The Economist explains

How America’s police became so heavily armed

Nearly 90% of American cities with populations above 50,000 have SWAT teams, more than four times the level of the mid-1980s

By J.F.

IN MAY 2015, Barack Obama barred the federal government from providing some military equipment to American police departments. The extraordinary arsenal maintained by some departments—which includes body armour, powerful weapons and armoured vehicles—had become highly visible over the previous year, as a result of outbreaks of unrest in response to police violence. In August 2014 Darren Wilson, a police officer, shot and killed Michael Brown, an unarmed 18-year-old black man in Ferguson, Missouri, sparking large local demonstrations.
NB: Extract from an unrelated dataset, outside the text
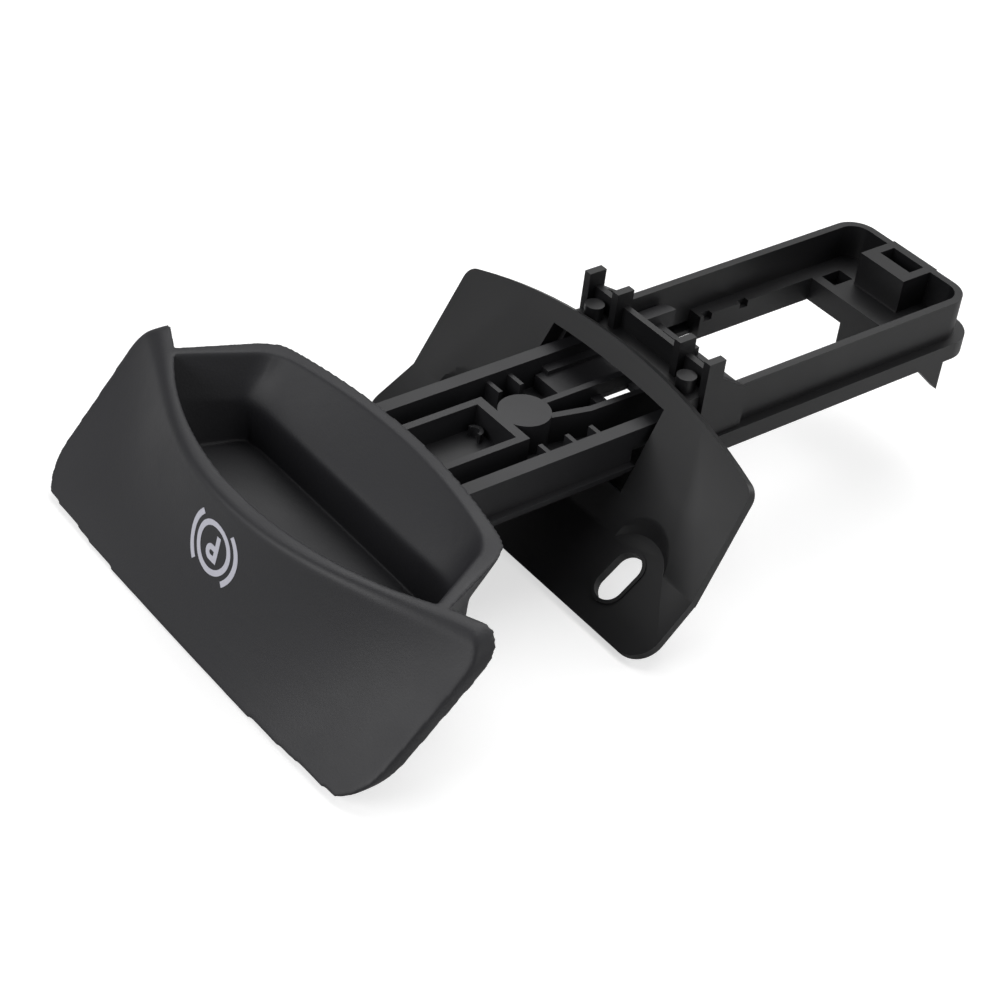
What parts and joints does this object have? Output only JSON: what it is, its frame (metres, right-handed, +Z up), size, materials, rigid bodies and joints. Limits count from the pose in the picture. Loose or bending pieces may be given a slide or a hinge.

Two days after the shooting, tactical officers—paramilitary police generally referred to as SWAT (for Special Weapons and Tactics) teams—were called in to help clear protestors from in front of Ferguson's police department. They arrived dressed for war, in riot gear and gas masks, bearing long truncheons and automatic weapons. Americans have grown used to seeing police respond to protests with tear gas, carrying automatic weapons and sniper rifles, and riding in vehicles that would not look out of place in Baghdad or Aleppo. The days of the beat cop walking the street with nothing more than a trusty old revolver seem distant indeed. How did America's police forces become so heavily armed?